Several Confederate swords and Civil War-era uniforms, valued at $70,000-plus, showed up in an auction house catalog in Illinois. Then two of May’s antique documents--letters written to a member of the Jesse James gang--were mailed as donations to Missouri museums. They were accompanied by a handwritten note signed “Greg May.” The museum directors accepted the gifts with glee. Yet friends say May would never have donated such cherished items. They suspect a ruse. Bellevue police have subpoenaed the antiques as evidence.
Investigators won’t call the case a homicide but say they have “at least some possible evidence” of foul play. Yet some locals have questioned whether the case is even worth pursuing.
May had lived here only a matter of months. Few in Bellevue knew him even to exchange small talk. If they had heard of him at all, it was in the gossip that whipped through town when May inquired about opening a tattoo parlor--a proposal that was quickly shot down as not in keeping with Bellevue’s clean-cut image.
“It sounds sort of mean, but he wasn’t considered one of us,” City Administrator Loras Herrig said.
So when the police began to ring up unprecedented expenses to probe May’s fate--including out-of-state travel and considerable overtime--Herrig said he began to hear some residents grumble.
But after informal consultation, City Council members agreed to press ahead with an all-out investigation. They were swayed in part by pleas from May’s ex-wife, who lives in Southern California, and her two grown children. And in part by their innate sense that justice needs serving, even for a Chicago transplant.
“Whether we know him or not, he’s our neighbor,” Mayor Virgil Murray explained.
Perched on a bluff above the Mississippi River, Bellevue has attracted many a new neighbor in recent years, mostly big-city burnouts like May. There’s great hunting and fishing, the view is spectacular and you can buy a four-bedroom home on the river for $160,000.
“We came here as a haven,” said Larry Bay, 60, a retired truck driver from Chicago. After three years here with his wife, Carol, he still marvels that the neighbors are so friendly. He’s never heard so many “good mornings.”

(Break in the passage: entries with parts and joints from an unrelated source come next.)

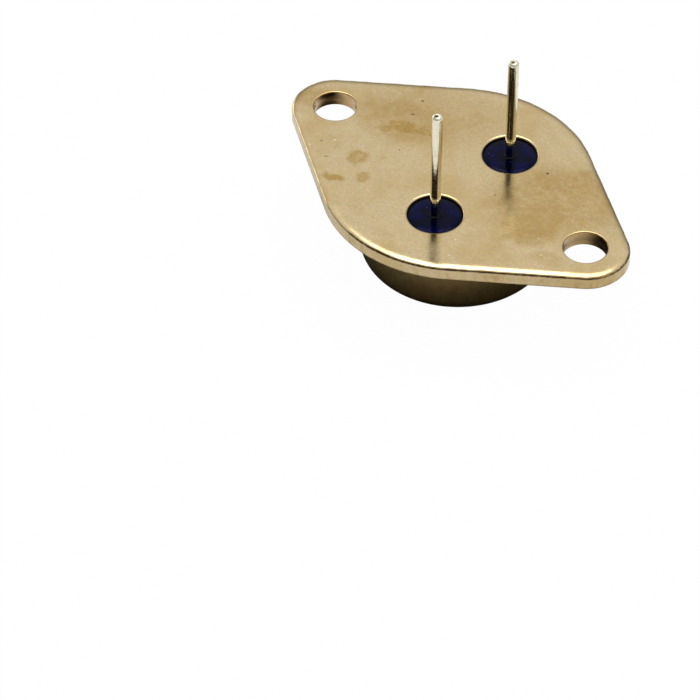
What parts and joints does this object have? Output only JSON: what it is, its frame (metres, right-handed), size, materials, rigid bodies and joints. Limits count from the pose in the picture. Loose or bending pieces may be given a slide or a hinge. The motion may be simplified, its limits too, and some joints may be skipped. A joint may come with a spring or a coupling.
{
  "type": "power transistor",
  "caption": "Metal-can power transistor: plated diamond flange with mounting holes, a round welded can on one face and straight pins in dark blue glass seals on the other.",
  "frame": {"origin": "centre of the flange's seating face, midway between the two mounting holes", "axes": "+Z out of the seating face, the way the pins point; +X from the centre towards the mounting hole that is nearer the pins; the emitter pin is on the -Y side"},
  "size_m": [0.0384, 0.0256, 0.0208],
  "materials": {
    "nickel_flange": "satin champagne nickel plate over steel, with faint brown stains",
    "nickel_can": "satin nickel plate over drawn steel, finely speckled",
    "plated_pin": "bright nickel plate over alloy wire",
    "seal_glass": "glossy dark blue sealing glass",
    "spreader_copper": "bare copper",
    "solder": "dull solder",
    "silicon": "polished silicon",
    "bond_wire": "soft drawn aluminium"
  },
  "bodies": {
    "root": {"header_flange": "nickel_flange", "can": "nickel_can", "emitter_pin": "plated_pin", "base_pin": "plated_pin", "emitter_glass_seal": "seal_glass", "base_glass_seal": "seal_glass", "heat_spreader": "spreader_copper", "die_solder": "solder", "silicon_die": "silicon", "emitter_wire_near": "bond_wire", "emitter_wire_far": "bond_wire", "base_wire": "bond_wire"}
  },
  "joints": []
}
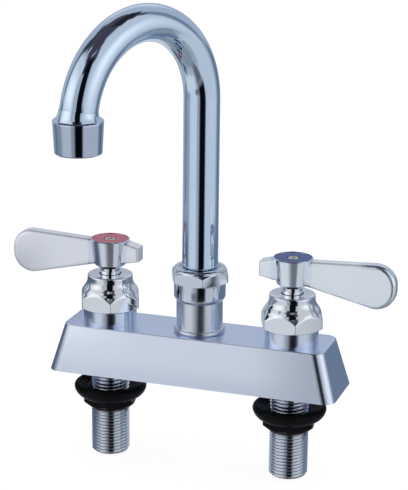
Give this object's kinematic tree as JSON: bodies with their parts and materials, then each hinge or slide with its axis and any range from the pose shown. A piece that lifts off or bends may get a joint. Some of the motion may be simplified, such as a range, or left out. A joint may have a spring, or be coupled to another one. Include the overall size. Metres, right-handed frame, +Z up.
{
  "type": "deck-mount faucet",
  "caption": "Deck-mount faucet with hot and cold lever valves on a low cast body, a swivelling gooseneck spout with an aerator, and threaded inlet shanks with clamping washers and nuts.",
  "frame": {"origin": "middle of the body's underside, on the sink deck, midway between the two inlet shanks", "axes": "+Z up, away from the deck; +X towards the cold valve; -Y towards the user"},
  "size_m": [0.2122, 0.1147, 0.2541],
  "materials": {
    "chrome_body": "satin chrome plate on the cast body",
    "chrome": "polished chrome plate",
    "chrome_lever": "polished chrome plate on the levers",
    "chrome_thread": "chrome plate over a cut thread",
    "brass": "machined, unplated",
    "steel": "plain stainless screw",
    "ceramic": "lapped alumina",
    "black_plastic": "moulded, semi-gloss black",
    "black_rubber": "moulded rubber",
    "white_plastic": "moulded acetal",
    "red_index": "translucent red",
    "blue_index": "translucent blue"
  },
  "bodies": {
    "body": {"deck_body": "chrome_body", "hot_inlet_shank": "chrome_thread", "hot_seat_seal": "black_rubber", "hot_fixed_disc": "ceramic", "hot_cartridge": "brass", "hot_bonnet": "chrome", "cold_inlet_shank": "chrome_thread", "cold_seat_seal": "black_rubber", "cold_fixed_disc": "ceramic", "cold_cartridge": "brass", "cold_bonnet": "chrome", "spout_post": "chrome", "spout_nut": "chrome", "thrust_washer": "white_plastic"},
    "hot_spindle": {"hot_moving_disc": "ceramic", "hot_stem": "chrome", "hot_stem_seals": "black_rubber", "hot_handle": "chrome_lever", "hot_index_ring": "red_index", "hot_handle_screw": "steel"},
    "hot_clamp": {"hot_mounting_washer": "black_plastic"},
    "hot_nut": {"hot_mounting_nut": "black_plastic"},
    "cold_spindle": {"cold_moving_disc": "ceramic", "cold_stem": "chrome", "cold_stem_seals": "black_rubber", "cold_handle": "chrome_lever", "cold_index_ring": "blue_index", "cold_handle_screw": "steel"},
    "cold_clamp": {"cold_mounting_washer": "black_plastic"},
    "cold_nut": {"cold_mounting_nut": "black_plastic"},
    "spout": {"spout_foot": "brass", "foot_seals": "black_rubber", "spout_tube": "chrome", "tip_collar": "chrome", "aerator_shell": "chrome", "aerator_insert": "white_plastic", "aerator_washer": "black_rubber"}
  },
  "joints": [
    {"name": "spout_swivel", "type": "hinge", "parent": "body", "child": "spout", "pos_m": [0, 0, 0.06], "axis": [0, 0, 1], "continuous": true},
    {"name": "hot_handle_turn", "type": "hinge", "parent": "body", "child": "hot_spindle", "pos_m": [-0.0508, 0, 0.056], "axis": [0, 0, 1], "range_deg": [0, 90]},
    {"name": "hot_washer_slide", "type": "slide", "parent": "body", "child": "hot_clamp", "axis": [0, 0, 1], "range_m": [-0.022, 0.0092]},
    {"name": "hot_nut_turn", "type": "hinge", "parent": "hot_clamp", "child": "hot_nut", "pos_m": [-0.0508, 0, -0.02], "axis": [0, 0, 1], "range_deg": [-4365.5, 1825.6]},
    {"name": "cold_handle_turn", "type": "hinge", "parent": "body", "child": "cold_spindle", "pos_m": [0.0508, 0, 0.056], "axis": [0, 0, 1], "range_deg": [-90, 0]},
    {"name": "cold_washer_slide", "type": "slide", "parent": "body", "child": "cold_clamp", "axis": [0, 0, 1], "range_m": [-0.022, 0.0092]},
    {"name": "cold_nut_turn", "type": "hinge", "parent": "cold_clamp", "child": "cold_nut", "pos_m": [0.0508, 0, -0.02], "axis": [0, 0, 1], "range_deg": [-4365.5, 1825.6]}
  ],
  "couplings": [
    {"joint": "hot_nut_turn", "follows": "hot_washer_slide", "rad_per_m": 3463.2},
    {"joint": "cold_nut_turn", "follows": "cold_washer_slide", "rad_per_m": 3463.2}
  ]
}
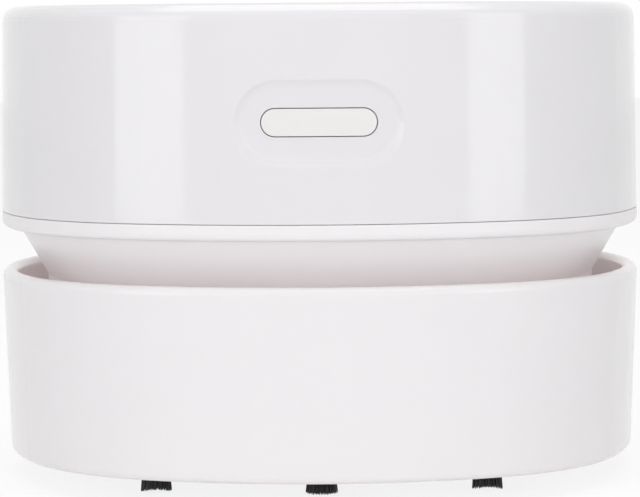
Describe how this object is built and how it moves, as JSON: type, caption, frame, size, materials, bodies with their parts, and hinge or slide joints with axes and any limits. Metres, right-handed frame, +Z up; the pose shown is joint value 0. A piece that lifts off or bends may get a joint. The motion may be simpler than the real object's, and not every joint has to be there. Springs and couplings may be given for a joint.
{
  "type": "desktop mini vacuum cleaner",
  "caption": "Palm-sized desk crumb vacuum: a rounded-square motor housing with a front button, seated on a lift-off dust cup that stands on brush tufts.",
  "frame": {"origin": "centre of the footprint at the brush tips, on the surface it stands on", "axes": "+Z up, the button faces -Y"},
  "size_m": [0.085, 0.085, 0.0619],
  "materials": {
    "gloss_white": "glossy",
    "matte_white": "satin",
    "neck_white": "satin",
    "button_white": "satin",
    "bristle_black": "matt nylon strands",
    "seal_rubber": "matt",
    "inner_plastic": "satin",
    "black_plastic": "satin",
    "motor_steel": "zinc plated",
    "shaft_steel": "ground",
    "contact_metal": "plated",
    "screw_steel": "plated",
    "fan_plastic": "satin",
    "filter_plastic": "satin",
    "mesh_steel": "etched",
    "filter_foam": "open foam",
    "cell_wrap": "shrink film",
    "board_green": "solder mask",
    "lead_red": "soft sleeve",
    "lead_black": "soft sleeve",
    "lead_white": "soft sleeve"
  },
  "bodies": {
    "cup": {"dust_cup": "matte_white", "cup_seal": "seal_rubber", "inlet_chimney": "inner_plastic", "bristle_tuft_1": "bristle_black", "bristle_tuft_2": "bristle_black", "bristle_tuft_3": "bristle_black", "bristle_tuft_4": "bristle_black", "bristle_tuft_5": "bristle_black", "bristle_tuft_6": "bristle_black", "bristle_tuft_7": "bristle_black", "bristle_tuft_8": "bristle_black"},
    "housing": {"lower_housing": "neck_white", "top_cover": "gloss_white", "switch_body": "black_plastic", "switch_board": "board_green", "switch_board_screws": "screw_steel", "motor_can": "motor_steel", "motor_end_cap": "black_plastic", "motor_terminals": "contact_metal", "motor_sleeve": "seal_rubber", "motor_screws": "screw_steel", "fan_plate": "inner_plastic", "fan_plate_screws": "screw_steel", "housing_screws": "screw_steel", "battery_left": "cell_wrap", "battery_right": "cell_wrap", "cradle_left": "inner_plastic", "cradle_right": "inner_plastic", "battery_tabs": "contact_metal", "circuit_board": "board_green", "circuit_board_screws": "screw_steel", "charger_chip": "black_plastic", "charge_socket": "screw_steel", "socket_tongue": "black_plastic", "motor_leads": "lead_red", "battery_leads": "lead_black", "switch_leads": "lead_white"},
    "button": {"power_button": "button_white", "switch_plunger": "black_plastic"},
    "fan": {"motor_shaft": "shaft_steel", "fan_impeller": "fan_plastic"},
    "filter": {"filter_frame": "filter_plastic", "filter_mesh": "mesh_steel", "filter_foam": "filter_foam"}
  },
  "joints": [
    {"name": "housing_lift", "type": "slide", "parent": "cup", "child": "housing", "axis": [0, 0, 1], "range_m": [0, 0.03]},
    {"name": "button_press", "type": "slide", "parent": "housing", "child": "button", "axis": [0, 1, 0], "range_m": [0, 0.0006], "stiffness_N_per_m": 1500},
    {"name": "fan_spin", "type": "hinge", "parent": "housing", "child": "fan", "pos_m": [0, 0, 0.025], "axis": [0, 0, 1], "continuous": true},
    {"name": "filter_pull", "type": "slide", "parent": "housing", "child": "filter", "axis": [0, 0, -1], "range_m": [0, 0.0036]}
  ]
}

Like the Bays, many urban refugees say they feel welcome here--but never entirely embraced.
“Bellevue is a town made up of what I call the us-es and the thems. . . . [But] we love it out here so much, we wouldn’t give it up for the world,” said Mike Cyze, 52, a writer from Chicago who brought his family here a decade ago.

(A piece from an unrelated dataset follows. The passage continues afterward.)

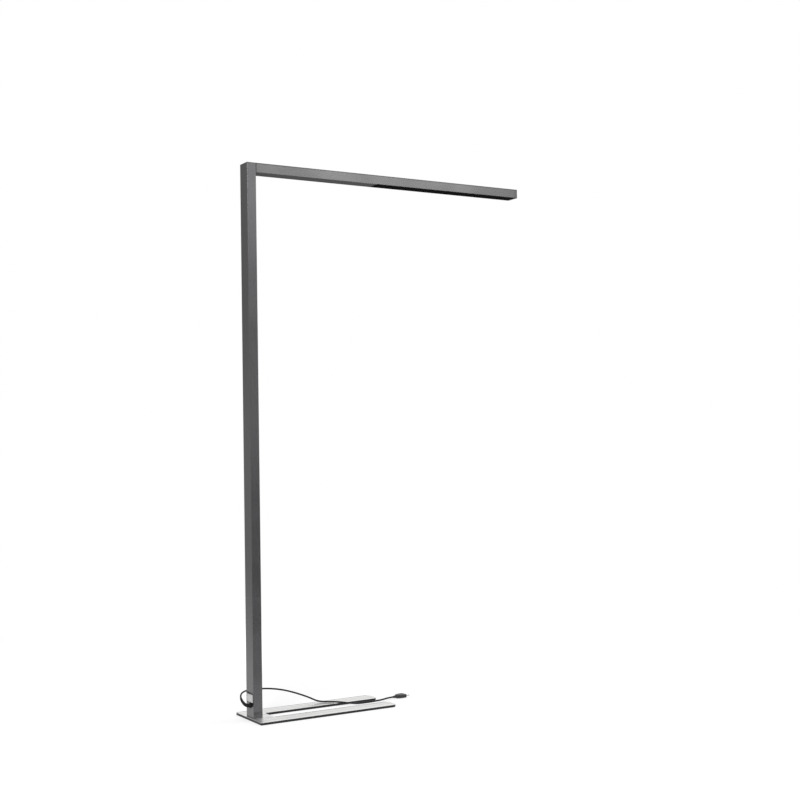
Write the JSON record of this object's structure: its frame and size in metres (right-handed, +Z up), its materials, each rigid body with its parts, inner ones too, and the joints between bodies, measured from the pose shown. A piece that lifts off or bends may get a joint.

The tensions between the newcomers and the old guard are mostly minor matters. An out-of-towner might suggest moving junker cars from the alley only to be told to lay off, those are Bob’s cars and he doesn’t have the money to take care of them. Longtime locals complain that some newcomers still act as if they’re in an anonymous big city: They play their music too loud or let their dogs run loose or turn to City Hall to resolve a property line dispute instead of negotiating over homemade rhubarb pie.
Small stuff. But May might well have felt more a misfit than most.
With his passions for tattooing and expensive antiques, May stood out. Especially when he strolled Riverview Drive with his friend Douglas DeBruin, a burly ex-con tattooed from arms to thighs who goes by “Moose.”
May and DeBruin shared a rental house and found jobs in a tattoo parlor across the river in Illinois. They would shoot pool in one of Bellevue’s two bars at night and would swing by the Frontier Cafe in the morning for scrambled eggs and sausage patties. Waitresses remember May as a quiet guy, friendly but reserved. DeBruin was the boisterous one, always cracking jokes. They stayed pretty much to themselves.
Then sometime last fall, Moose’s girlfriend, Julie Johnson, came to town and moved in with them. Waitresses noticed a change in Moose: He would sit alone in a corner with Johnson, looking somber and quiet. A few months after Johnson arrived, Moose was seen loading May’s antiques into a yellow van. He told their landlord he and May were breaking their lease and leaving town. Then he and Johnson drove off.
May apparently already had vanished.
Police say “apparently” because they’re not sure when he disappeared. He used to travel the country seeking out Civil War treasures. Plus, he had told friends he was considering moving to Florida; he was tired of the Midwest’s bitter winters and fed up with the insularity of Bellevue. So, for a time, no one worried when he didn’t show up around town. But when his ex-wife couldn’t reach him for weeks on end, she called police. By the end of February, the hunt was on.
Detectives got their first--and so far only--break when Johnson allegedly put several dozen items from May’s collection up for sale in an Illinois auction. They tracked her to Arizona and arrested her there, charging her with theft. She has pleaded not guilty and is in jail awaiting trial. Moose, meanwhile, was arrested for violating his parole. He is in a Wisconsin prison.
But if either has disclosed any information about May, police will not let on. All they will say is that they have not charged anyone with homicide. And that they are still looking for May, alive or dead.